I wouldn’t call myself a social responsibility entrepreneur or sustainability entrepreneur, because on one level, sustainability means “don’t waste stuff”. That stuff is material, and that material is stuff I paid for. So if it’s ending up in the garbage, that’s money out the door. The way that translates into a business philosophy is designing to minimize waste. Our zero messenger bag’s design criteria was to create as little waste as possible in the factory. The result of that is a bag made from four rectangles of fabric. Those rectangles can be sized to optimize material use off the roll, which means we don’t waste very much fabric when we make those bags. It’s a very simple idea, and since it wasn’t my idea, I can call it brilliant. It’s actually an idea that Rob Honeycutt, the founder of Timbuk2, came up with. He’s a friend of mine, and when I started my factory, I asked him to help buy my machines. One day he said, “I have this idea for this bag,” and I said, “Great, let’s make it,” and that became our zero messenger bag.

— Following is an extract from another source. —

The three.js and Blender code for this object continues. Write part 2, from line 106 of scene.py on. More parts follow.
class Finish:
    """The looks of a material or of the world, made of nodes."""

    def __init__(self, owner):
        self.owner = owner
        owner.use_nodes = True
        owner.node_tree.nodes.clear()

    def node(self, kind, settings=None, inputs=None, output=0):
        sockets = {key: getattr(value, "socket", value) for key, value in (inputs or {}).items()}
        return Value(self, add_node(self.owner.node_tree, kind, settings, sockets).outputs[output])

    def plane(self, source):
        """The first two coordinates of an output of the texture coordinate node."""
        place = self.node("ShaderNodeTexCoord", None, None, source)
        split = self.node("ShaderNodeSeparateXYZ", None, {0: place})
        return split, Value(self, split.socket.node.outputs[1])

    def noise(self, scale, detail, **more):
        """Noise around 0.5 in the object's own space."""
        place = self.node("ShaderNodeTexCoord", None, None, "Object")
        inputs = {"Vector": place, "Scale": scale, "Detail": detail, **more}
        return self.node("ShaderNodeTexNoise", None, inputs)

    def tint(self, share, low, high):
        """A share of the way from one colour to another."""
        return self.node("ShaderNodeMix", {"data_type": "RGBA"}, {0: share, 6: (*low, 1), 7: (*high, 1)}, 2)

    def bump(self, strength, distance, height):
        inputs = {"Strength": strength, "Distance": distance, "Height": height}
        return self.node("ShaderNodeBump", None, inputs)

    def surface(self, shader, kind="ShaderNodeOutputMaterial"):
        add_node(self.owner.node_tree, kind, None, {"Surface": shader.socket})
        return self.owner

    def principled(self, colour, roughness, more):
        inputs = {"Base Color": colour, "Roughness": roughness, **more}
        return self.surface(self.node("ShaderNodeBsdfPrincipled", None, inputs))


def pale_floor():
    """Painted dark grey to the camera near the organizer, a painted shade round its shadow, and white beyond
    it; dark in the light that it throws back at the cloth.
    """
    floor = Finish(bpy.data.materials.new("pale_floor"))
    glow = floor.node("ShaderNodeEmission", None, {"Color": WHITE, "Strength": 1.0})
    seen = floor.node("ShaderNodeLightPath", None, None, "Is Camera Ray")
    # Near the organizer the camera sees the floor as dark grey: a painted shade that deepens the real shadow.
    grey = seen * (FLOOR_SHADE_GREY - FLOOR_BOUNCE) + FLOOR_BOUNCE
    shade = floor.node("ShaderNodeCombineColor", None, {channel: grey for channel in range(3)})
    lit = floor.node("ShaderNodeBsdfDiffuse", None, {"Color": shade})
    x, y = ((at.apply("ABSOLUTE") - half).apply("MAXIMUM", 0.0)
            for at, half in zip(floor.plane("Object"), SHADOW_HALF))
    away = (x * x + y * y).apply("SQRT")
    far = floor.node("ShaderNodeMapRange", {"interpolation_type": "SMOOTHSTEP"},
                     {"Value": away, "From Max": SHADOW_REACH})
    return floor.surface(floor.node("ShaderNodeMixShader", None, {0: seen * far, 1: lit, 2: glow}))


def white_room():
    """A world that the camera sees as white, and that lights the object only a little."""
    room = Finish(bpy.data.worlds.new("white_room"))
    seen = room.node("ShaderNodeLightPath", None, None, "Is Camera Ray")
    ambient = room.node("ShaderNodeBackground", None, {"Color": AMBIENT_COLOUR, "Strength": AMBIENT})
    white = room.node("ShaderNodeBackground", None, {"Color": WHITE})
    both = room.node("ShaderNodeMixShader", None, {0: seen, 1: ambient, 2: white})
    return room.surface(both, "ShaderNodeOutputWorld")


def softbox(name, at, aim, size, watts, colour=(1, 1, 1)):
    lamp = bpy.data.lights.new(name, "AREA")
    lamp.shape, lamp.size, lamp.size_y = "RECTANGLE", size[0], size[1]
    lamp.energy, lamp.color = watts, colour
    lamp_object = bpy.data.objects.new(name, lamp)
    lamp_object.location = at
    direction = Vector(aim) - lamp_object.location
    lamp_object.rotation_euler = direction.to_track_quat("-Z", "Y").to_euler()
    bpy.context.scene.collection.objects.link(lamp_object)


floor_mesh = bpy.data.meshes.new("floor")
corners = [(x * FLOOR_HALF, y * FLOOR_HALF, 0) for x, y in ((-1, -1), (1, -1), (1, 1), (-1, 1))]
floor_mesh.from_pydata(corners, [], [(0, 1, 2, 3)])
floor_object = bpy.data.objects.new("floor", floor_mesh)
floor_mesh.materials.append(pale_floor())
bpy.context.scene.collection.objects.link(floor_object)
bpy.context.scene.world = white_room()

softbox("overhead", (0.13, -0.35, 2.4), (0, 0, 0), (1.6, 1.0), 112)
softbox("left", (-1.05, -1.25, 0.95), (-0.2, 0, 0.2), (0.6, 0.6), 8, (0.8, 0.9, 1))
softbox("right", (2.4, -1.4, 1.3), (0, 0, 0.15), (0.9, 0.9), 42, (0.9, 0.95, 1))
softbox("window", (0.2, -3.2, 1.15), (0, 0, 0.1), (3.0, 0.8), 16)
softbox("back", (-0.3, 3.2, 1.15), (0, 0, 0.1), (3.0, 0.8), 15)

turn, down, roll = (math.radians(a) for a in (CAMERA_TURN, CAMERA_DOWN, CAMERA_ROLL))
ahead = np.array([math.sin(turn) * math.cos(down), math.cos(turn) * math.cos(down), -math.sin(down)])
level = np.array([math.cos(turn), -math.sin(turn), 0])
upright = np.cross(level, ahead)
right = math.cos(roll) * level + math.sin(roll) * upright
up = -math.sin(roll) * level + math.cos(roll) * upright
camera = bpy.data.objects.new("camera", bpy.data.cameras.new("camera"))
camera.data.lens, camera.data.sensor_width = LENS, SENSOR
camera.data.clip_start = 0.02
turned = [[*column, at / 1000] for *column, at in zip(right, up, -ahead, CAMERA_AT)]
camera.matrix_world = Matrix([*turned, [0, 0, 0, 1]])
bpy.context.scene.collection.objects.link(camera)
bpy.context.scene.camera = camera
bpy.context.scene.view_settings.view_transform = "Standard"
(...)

Some of these business principals are just my own personal values. I don’t like to waste things. I like to operate my business in a transparent way with great integrity. Those are personal values, and because it’s my company, those values have translated into the company’s brand value. Frankly, it’s just a good way to live: “Don’t waste things. Tell the truth. Be transparent.” It’s an easier way to live, actually.
Q: In terms of focusing on sustainability, you’re designing your product not just to take out labor, but also to take out waste.

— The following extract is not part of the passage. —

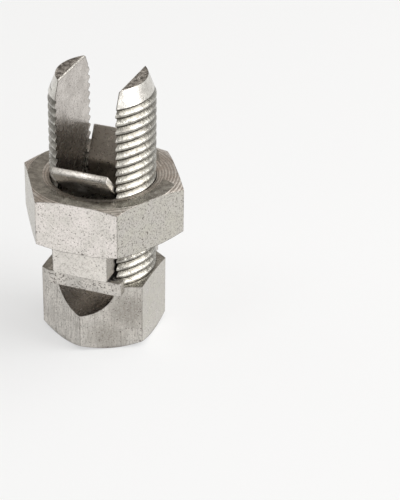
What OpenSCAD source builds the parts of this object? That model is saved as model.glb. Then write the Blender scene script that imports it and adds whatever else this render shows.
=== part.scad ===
// Split bolt connector with a captive pressure bar and a loose spacer bar.
// The bolt stands on its head. Its two legs rise at +X and -X, and the
// conductors lie between them along Y. All sizes are in millimetres.

/* [Split bolt] */
// Major diameter of the thread cut on the two legs
thread_d = 19.05; // [15.5:0.05:23.5]
// Pitch of the thread
thread_pitch = 1.5875; // [1.25:0.0125:2]
// Height of the bolt from under the head to the ends of the legs
bolt_h = 50.6; // [42:0.1:70]
// Width of the slot between the legs, which takes the conductors
slot_w = 11.31; // [9:0.01:13.6]
// Metal left under the round floor of the slot
floor_t = 7.4; // [5:0.1:9.5]
// How far each flat of the head stands proud of the thread
flat_proud = 0.345; // [0.2:0.005:0.6]
// Height of the head at its corners
corner_h = 12.6; // [10:0.1:15]
// Slope of the shoulder from the corners in to the thread
shoulder_angle = 10; // [3:1:30]
// Slope of the chamfer round the underside of the head
base_chamfer_angle = 30; // [20:1:45]
// How far the chamfer cuts in from the flats of the head
base_inset = 0.25; // [0.1:0.05:0.6]
// Length of the taper at the ends of the legs
tip_l = 3.7; // [2:0.1:5]
// How far the taper takes the ends of the legs in
tip_inset = 1.44; // [0.8:0.02:1.8]
// Radius on the sharp edges along the slot at the ends of the legs
tip_break = 0.25; // [0.1:0.05:0.5]

/* [Hex nut] */
// Wall between the thread and the flats of the nut
nut_wall = 3.71; // [3:0.01:5]
// Height of the nut
nut_h = 9.67; // [8:0.01:12]
// Angle of one corner of the nut from the open side of the slot
nut_turn = 32; // [0:1:59]
// Slope of the chamfer on the corners of the nut
nut_chamfer_angle = 20; // [15:1:30]
// How far the chamfer starts outside the flats of the nut
nut_chamfer_out = 0.27; // [0.1:0.01:0.6]
// Radial clearance between the nut and the thread
nut_fit = 0.075; // [0.03:0.005:0.1]
// How far the faced ring round the bore stands out from the thread
ring_out = 1.3; // [0.9:0.05:1.8]
// Depth of the faced ring
ring_depth = 0.25; // [0.1:0.05:0.6]
// Lead-in chamfer at the mouths of the bore
bore_chamfer = 0.5; // [0.3:0.05:0.8]

/* [Pressure bar] */
// Depth of the bar under the nut
bar_h = 5.97; // [4.5:0.01:7.5]
// How far each end of the bar stands out from the thread
bar_over = 1.5; // [0.8:0.05:2.5]
// Clearance between the bar or its tabs and each leg
bar_side = 0.4; // [0.2:0.005:0.7]
// Radius along the lower edges of the bar
bar_edge_r = 0.6; // [0.2:0.05:1.2]
// Gap between the top of the bar and the nut
nut_play = 0.08; // [0.05:0.01:0.3]
// Thickness of the two tabs that pass through the nut
tab_t = 1.3; // [1:0.05:1.6]
// Clearance between the edges of the tabs and the crests inside the nut
tab_play = 0.4; // [0.2:0.05:0.8]
// Bend radius on the outer face of the tabs
tab_bend_r = 2.5; // [1.5:0.1:3.5]
// Depth below the top of the nut at which the tabs start to bend
tab_bend_drop = 1.75; // [1.2:0.05:2.4]
// Length of the straight end of each tab past its bend
tab_end_l = 5.8; // [4:0.1:7]
// Angle to which the tab on the -Y side is spread
front_spread = 43; // [20:1:50]
// Angle to which the tab on the +Y side is spread
rear_spread = 27; // [20:1:50]

/* [Spacer bar] */
// Thickness of the spacer bar
spacer_h = 2.75; // [2:0.05:4]
// Clearance between the web of the spacer and each leg
web_side = 0.195; // [0.1:0.005:0.4]
// Gap at rest between the web and the round seat it would stop on
seat_gap = 0.3; // [0.25:0.01:0.5]
// Gap at rest between the spacer and the pressure bar
bar_gap = 0.7; // [0.6:0.05:6]
// Thickness of the flanges beside the slot
flange_t = 1.15; // [0.8:0.05:2]
// How far the flanges lap over each leg
flange_lap = 1.45; // [1:0.05:2.5]
// Clearance between the flanges and the faces of the head
flange_fit = 0.1; // [0.08:0.01:0.3]
// Radius on the upright edges of the flanges
flange_edge_r = 0.35; // [0.1:0.05:0.55]

/* [Hidden] */
$fn = 96;
over = 1;                          // how far a cutting shape runs past a face
bend_steps = 8;                    // flats that make up the bend of a tab

thread_r = thread_d / 2;
slot_r = slot_w / 2;
seat_z = floor_t + slot_r;         // centre of the round floor of the slot
head_af = thread_d + 2 * flat_proud;
head_corner = head_af / 2 / cos(30);
base_r = head_af / 2 - base_inset;
base_rise = (head_corner - base_r) * tan(base_chamfer_angle);
shoulder_rise = (head_corner - thread_r) * tan(shoulder_angle);

// Heights of the loose pieces, from the seat upwards
web_half = slot_r - web_side;
spacer_z = seat_z - sqrt(slot_r * slot_r - web_half * web_half) + seat_gap;
bar_z = spacer_z + spacer_h + bar_gap;
bar_top = bar_z + bar_h;
nut_z = bar_top + nut_play;
nut_top = nut_z + nut_h;

nut_af = thread_d + 2 * nut_wall;
nut_corner = nut_af / 2 / cos(30);
nut_face_r = nut_af / 2 + nut_chamfer_out;
nut_chamfer_rise = (nut_corner - nut_face_r) * tan(nut_chamfer_angle);
bore_r = thread_r + nut_fit;
nut_minor_r = thread_r - 5 / 8 * cos(30) * thread_pitch;

bar_half = slot_r - bar_side;
bar_end = thread_r + bar_over;
tab_corner_r = nut_minor_r - tab_play;
tab_out = sqrt(tab_corner_r * tab_corner_r - bar_half * bar_half);
tab_bend_z = nut_top - tab_bend_drop;

flange_half = slot_r + flange_lap;
flange_vee = head_corner + flange_fit / cos(30);   // apex of the flange's inner faces
flange_out = flange_vee - slot_r * tan(30) + flange_t;

// A hexagon with two corners on the Y axis
module hexagon(across_flats) {
    rotate([0, 0, 30]) circle(r = across_flats / 2 / cos(30), $fn = 6);
}

// The turned outline that the hexagonal head is cut to
module head_outline() {
    rotate_extrude()
        polygon([
            [0, 0],
            [base_r, 0],
            [head_corner, base_rise],
            [head_corner, corner_h],
            [thread_r, corner_h + shoulder_rise],
            [0, corner_h + shoulder_rise]
        ]);
}

// The turned shank that the thread is cut on, with its tapered end
module shank() {
    rotate_extrude()
        polygon([
            [0, floor_t / 2],
            [thread_r, floor_t / 2],
            [thread_r, bolt_h - tip_l],
            [thread_r - tip_inset, bolt_h],
            [0, bolt_h]
        ]);
}

// The slot that splits the shank, with its half-round floor
module slot() {
    translate([0, head_corner + over, seat_z])
        rotate([90, 0, 0]) cylinder(r = slot_r, h = 2 * (head_corner + over));
    translate([-slot_r, -head_corner - over, seat_z])
        cube([slot_w, 2 * (head_corner + over), bolt_h]);
}

// The small bevel that breaks the edge between each leg's end and the slot
module tip_bevels() {
    for (side = [-1, 1])
        translate([side * slot_r, 0, bolt_h])
            rotate([0, 45, 0])
                cube([tip_break * sqrt(2), thread_d, tip_break * sqrt(2)], center = true);
}

module split_bolt() {
    color("silver")
        difference() {
            union() {
                intersection() {
                    linear_extrude(corner_h + shoulder_rise) hexagon(head_af);
                    head_outline();
                }
                shank();
            }
            slot();
            tip_bevels();
        }
}

// The double-chamfered outline that the nut's corners are turned to
module nut_outline() {
    rotate_extrude()
        polygon([
            [0, nut_z],
            [nut_face_r, nut_z],
            [nut_corner, nut_z + nut_chamfer_rise],
            [nut_corner, nut_top - nut_chamfer_rise],
            [nut_face_r, nut_top],
            [0, nut_top]
        ]);
}

// The bore, with a faced ring at the top and a lead-in at both mouths
module nut_bore() {
    translate([0, 0, nut_z - over]) cylinder(r = bore_r, h = nut_h + 2 * over);
    rotate_extrude()
        polygon([
            [0, nut_z - over],
            [bore_r + bore_chamfer, nut_z - over],
            [bore_r + bore_chamfer, nut_z],
            [0, nut_z + bore_r + bore_chamfer]
        ]);
    rotate_extrude()
        polygon([
            [0, nut_top - ring_depth - bore_r],
            [bore_r + (thread_r + ring_out - bore_r) / 8, nut_top - ring_depth],
            [thread_r + ring_out, nut_top],
            [thread_r + ring_out, nut_top + over],
            [0, nut_top + over]
        ]);
}

module hex_nut() {
    color("gainsboro")
        difference() {
            intersection() {
                translate([0, 0, nut_z])
                    rotate([0, 0, nut_turn]) linear_extrude(nut_h) hexagon(nut_af);
                nut_outline();
            }
            nut_bore();
        }
}

// Points on an arc of radius r round the origin, starting on its -X side
function arc(r, from, to) =
    [for (i = [0:bend_steps])
        let (a = from + (to - from) * i / bend_steps) [-r * cos(a), r * sin(a)]];

// Side view of one tab, with the centre of its bend at the origin
module tab_profile(spread) {
    outer_r = tab_bend_r;
    inner_r = tab_bend_r + tab_t;
    along = tab_end_l * [sin(spread), cos(spread)];
    outer_bend = arc(outer_r, spread, 0);
    inner_bend = arc(inner_r, 0, spread);
    root = bar_top - over - tab_bend_z;
    polygon(concat(
        [[-outer_r, root], [-inner_r, root]],
        inner_bend,
        [inner_bend[bend_steps] + along, outer_bend[0] + along],
        outer_bend
    ));
}

// One tab on the +Y side: upright through the nut, bent outwards above it
module tab(spread) {
    translate([-bar_half, tab_out + tab_bend_r, tab_bend_z])
        rotate([90, 0, 90]) linear_extrude(2 * bar_half) tab_profile(spread);
}

// The bar that bears on the conductor, with rounded lower edges
module bar_block() {
    translate([0, bar_end, 0])
        rotate([90, 0, 0]) linear_extrude(2 * bar_end) {
            translate([-bar_half, bar_z + bar_edge_r])
                square([2 * bar_half, bar_h - bar_edge_r]);
            translate([-bar_half + bar_edge_r, bar_z])
                square([2 * (bar_half - bar_edge_r), bar_h]);
            for (side = [-1, 1])
                translate([side * (bar_half - bar_edge_r), bar_z + bar_edge_r])
                    circle(r = bar_edge_r);
        }
}

module pressure_bar() {
    color("lightgray") {
        bar_block();
        tab(rear_spread);
        rotate([0, 0, 180]) tab(front_spread);
    }
}

// Plan of one flange on the +Y side: flat outside with rounded corners, and
// two sloping faces inside that clear the corner of the head
module flange_plan() {
    difference() {
        polygon([
            [-flange_half, flange_vee - flange_half * tan(30)],
            [-web_half, flange_vee - web_half * tan(30)],
            [web_half, flange_vee - web_half * tan(30)],
            [flange_half, flange_vee - flange_half * tan(30)],
            [flange_half, flange_out],
            [-flange_half, flange_out]
        ]);
        for (side = [-1, 1])
            translate([side * flange_half, flange_out])
                square(2 * flange_edge_r, center = true);
    }
    for (side = [-1, 1])
        translate([side * (flange_half - flange_edge_r), flange_out - flange_edge_r])
            circle(r = flange_edge_r);
}

module spacer_bar() {
    color("darkgray")
        translate([0, 0, spacer_z])
            linear_extrude(spacer_h) {
                translate([-web_half, -flange_out + flange_t / 2])
                    square([2 * web_half, 2 * flange_out - flange_t]);
                flange_plan();
                mirror([0, 1]) flange_plan();
            }
}

split_bolt();
hex_nut();
pressure_bar();
spacer_bar();
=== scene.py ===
import math

import bmesh
import bpy
from mathutils import Matrix, Vector


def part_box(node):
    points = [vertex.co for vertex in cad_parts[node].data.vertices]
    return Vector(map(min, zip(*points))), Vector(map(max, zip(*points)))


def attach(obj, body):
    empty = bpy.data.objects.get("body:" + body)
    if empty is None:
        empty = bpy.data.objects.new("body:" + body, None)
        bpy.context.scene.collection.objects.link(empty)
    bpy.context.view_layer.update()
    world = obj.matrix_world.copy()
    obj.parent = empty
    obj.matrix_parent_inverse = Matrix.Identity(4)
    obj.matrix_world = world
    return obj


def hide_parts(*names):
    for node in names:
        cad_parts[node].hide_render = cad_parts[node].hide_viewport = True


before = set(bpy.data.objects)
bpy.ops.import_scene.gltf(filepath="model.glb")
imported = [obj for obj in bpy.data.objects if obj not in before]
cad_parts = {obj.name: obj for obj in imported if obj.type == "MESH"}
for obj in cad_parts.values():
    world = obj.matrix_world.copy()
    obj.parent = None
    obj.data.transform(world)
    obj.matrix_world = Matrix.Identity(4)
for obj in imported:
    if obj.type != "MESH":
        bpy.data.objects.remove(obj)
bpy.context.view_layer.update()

# Pieces are shaped in millimetres and brought to metres when they are finished.
MM = 0.001


def node_box(node):
    """Lowest and highest corner of a CAD node, in millimetres."""
    low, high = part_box(node)
    return low / MM, high / MM


# ---------------------------------------------------------------- sizes, mm

bolt_low, bolt_high = node_box("split_bolt")
nut_low, nut_high = node_box("hex_nut")
bar_low, bar_high = node_box("pressure_bar")
spacer_low, spacer_high = node_box("spacer_bar")

COS_30 = math.cos(math.radians(30))

# Split bolt
THREAD_R = 9.525
PITCH = 1.5875
SLOT_R = 5.655
SEAT_Z = 13.055
HEAD_CORNER = bolt_high.y
HEAD_FLAT = bolt_high.x
BASE_INSET = 0.25
BASE_ANGLE = math.radians(30)
BASE_R = HEAD_FLAT - BASE_INSET
BASE_RISE = (HEAD_CORNER - BASE_R) * math.tan(BASE_ANGLE)
CORNER_H = 12.6
SHOULDER_ANGLE = math.radians(10)
SHOULDER_RISE = (HEAD_CORNER - THREAD_R) * math.tan(SHOULDER_ANGLE)
ROD_START = CORNER_H - 4
BOLT_H = bolt_high.z
TIP_L = 3.7
TIP_INSET = 1.44
TIP_BREAK = 0.25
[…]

Exactly, we’re designing our product to minimize waste. Minimize waste of material, minimize waste of labor. That becomes a philosophy of our design. There’s a design philosophy called minimalism – and so we’ve embraced minimalism as both a design philosophy and an operational philosophy. When you simplify, you make things faster. You make things more frugally, and you’re more flexible. I talk about the “three fs” of sustainable design – form, function, and footprint – but being fast, frugal and flexible are the “three fs” of sustainable operations.